Many people were angered, and felt that they were being led by an elite and privileged group, that went against the notion that all were equal before God. I agree with Drane when he says that ‘the old ways were being eroded; instead of twelve tribes serving God, there were twelve districts serving the king’. In many ways Solomon was a successful king: he brought military strength, strong alliances and trading routes, great wealth and efficient central administration. All of these are imperative to a stable and successful kingdom.
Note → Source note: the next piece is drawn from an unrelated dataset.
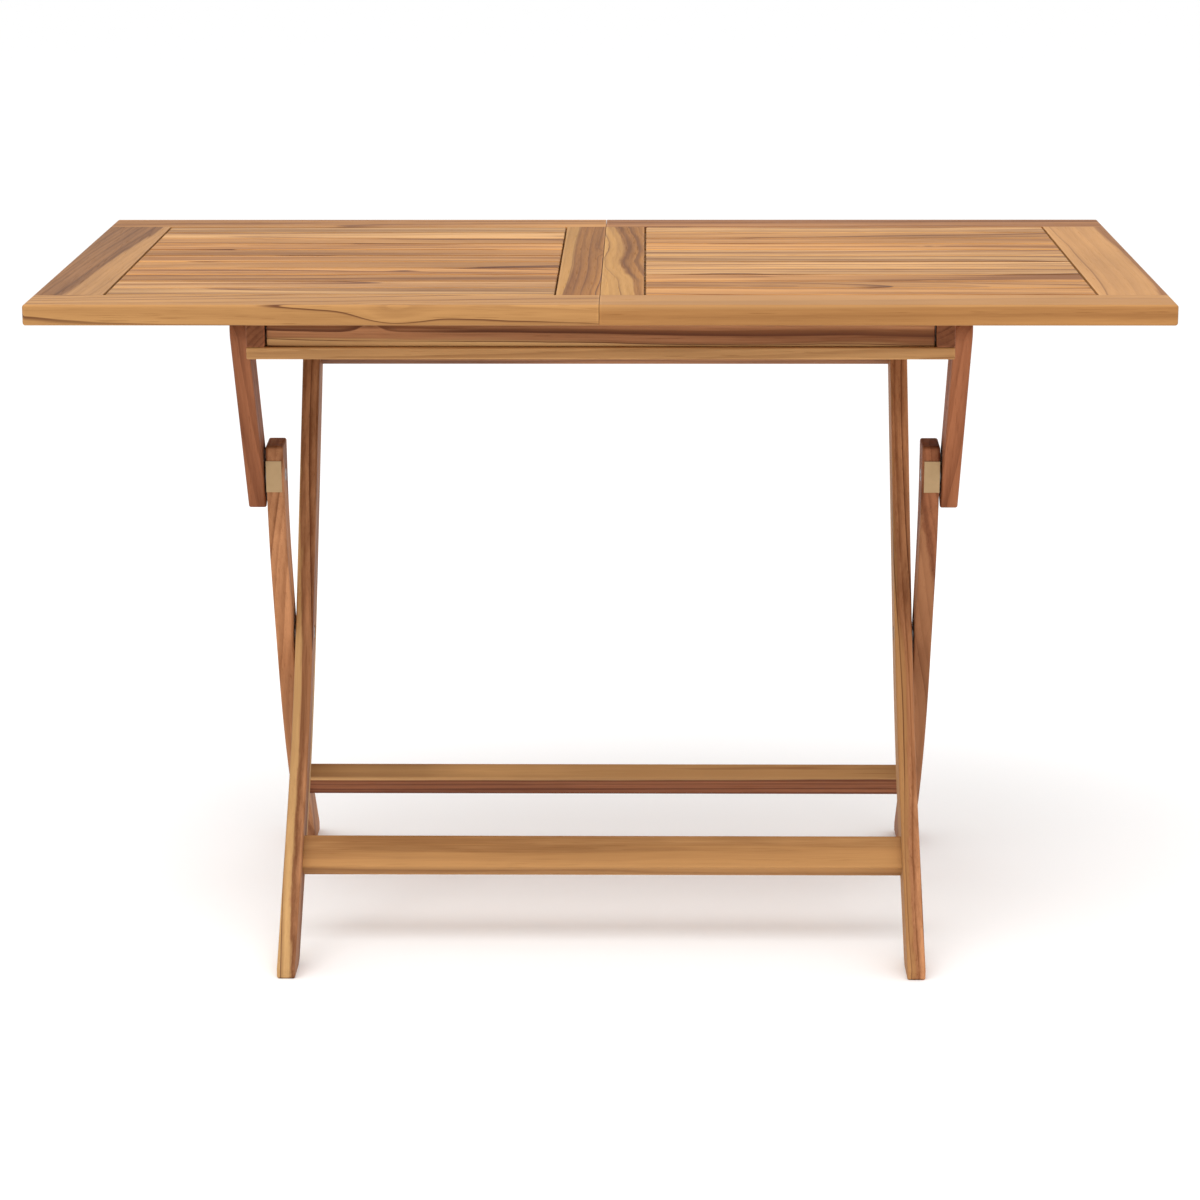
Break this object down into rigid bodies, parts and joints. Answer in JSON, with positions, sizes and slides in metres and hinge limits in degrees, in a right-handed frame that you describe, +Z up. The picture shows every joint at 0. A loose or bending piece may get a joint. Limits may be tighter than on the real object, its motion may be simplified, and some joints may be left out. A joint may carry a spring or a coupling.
{
  "type": "folding picnic table",
  "caption": "Folding teak garden table: slatted top in two fixed halves on a frame of rails, with crossed curved legs, side braces and stretchers that fold flat under it.",
  "frame": {"origin": "on the ground under the middle of the top", "axes": "+X along the table's length, +Y towards its back, +Z up; the front feet are at -Y"},
  "size_m": [1.2, 0.7, 0.75],
  "materials": {
    "teak_top": "oiled, satin",
    "teak_frame": "oiled, satin",
    "brass": "satin",
    "steel": "brushed"
  },
  "bodies": {
    "tabletop": {"left_front_rail": "teak_top", "left_back_rail": "teak_top", "right_front_rail": "teak_top", "right_back_rail": "teak_top", "left_end_stile": "teak_top", "right_end_stile": "teak_top", "left_middle_stile": "teak_top", "right_middle_stile": "teak_top", "left_slat_01": "teak_top", "left_slat_02": "teak_top", "left_slat_03": "teak_top", "left_slat_04": "teak_top", "left_slat_05": "teak_top", "left_slat_06": "teak_top", "left_slat_07": "teak_top", "left_slat_08": "teak_top", "left_slat_09": "teak_top", "left_slat_10": "teak_top", "left_slat_11": "teak_top", "right_slat_01": "teak_top", "right_slat_02": "teak_top", "right_slat_03": "teak_top", "right_slat_04": "teak_top", "right_slat_05": "teak_top", "right_slat_06": "teak_top", "right_slat_07": "teak_top", "right_slat_08": "teak_top", "right_slat_09": "teak_top", "right_slat_10": "teak_top", "right_slat_11": "teak_top", "left_cross_rail": "teak_frame", "right_cross_rail": "teak_frame", "front_apron": "teak_frame", "back_apron": "teak_frame", "front_lower_rail": "teak_frame", "back_lower_rail": "teak_frame", "centre_batten": "teak_frame", "underframe_screws": "steel", "rear_pivot_bolts": "steel", "front_pivot_bolts": "steel", "top_pivot_washers": "steel"},
    "front_legs": {"left_front_leg": "teak_frame", "right_front_leg": "teak_frame", "upper_stretcher": "teak_frame", "front_stretcher": "teak_frame", "front_leg_screws": "steel", "rear_pivot_bushes": "brass", "centre_pivot_bushes": "brass"},
    "rear_legs": {"left_rear_leg": "teak_frame", "right_rear_leg": "teak_frame", "rear_stretcher": "teak_frame", "rear_leg_screws": "steel", "centre_pivot_bolts": "steel", "leg_pivot_washers": "steel", "knuckle_bolts": "steel", "knuckle_plates": "brass"},
    "left_brace": {"left_brace": "teak_frame", "left_brace_bushes": "brass"},
    "right_brace": {"right_brace": "teak_frame", "right_brace_bushes": "brass"}
  },
  "joints": [
    {"name": "front_leg_fold", "type": "hinge", "parent": "tabletop", "child": "front_legs", "pos_m": [0, 0.2, 0.7], "axis": [-1, 0, 0], "range_deg": [0, 51.87]},
    {"name": "rear_leg_swing", "type": "hinge", "parent": "front_legs", "child": "rear_legs", "pos_m": [0, -0.002, 0.315], "axis": [1, 0, 0], "range_deg": [0, 100.32]},
    {"name": "left_brace_swing", "type": "hinge", "parent": "tabletop", "child": "left_brace", "pos_m": [-0.39, -0.196, 0.703], "axis": [-1, 0, 0], "range_deg": [0, 123.86]},
    {"name": "right_brace_swing", "type": "hinge", "parent": "tabletop", "child": "right_brace", "pos_m": [0.39, -0.196, 0.703], "axis": [-1, 0, 0], "range_deg": [0, 123.86]}
  ],
  "couplings": [
    {"joint": "rear_leg_swing", "follows": "front_leg_fold", "ratio": 1.9337},
    {"joint": "left_brace_swing", "follows": "front_leg_fold", "ratio": 2.3874},
    {"joint": "right_brace_swing", "follows": "front_leg_fold", "ratio": 2.3874}
  ]
}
However Anderson argues that all of this glory and security was achieved through ‘harsh measures of exploitation’, which is evident through the evidence of taxation and forced labour Solomon inflicted on the country. Drane and Bright both agree that ‘He had become like the kings of other nations in every bad sense’, and he was ‘the embodiment of all a king ought not to be’. Solomon’s reign is a controversial one, and although he was successful in many ways, his greed and desire for absolute luxury brought out qualities that led to the disintegration of himself and Israel, particularly as a nation that followed Yahweh.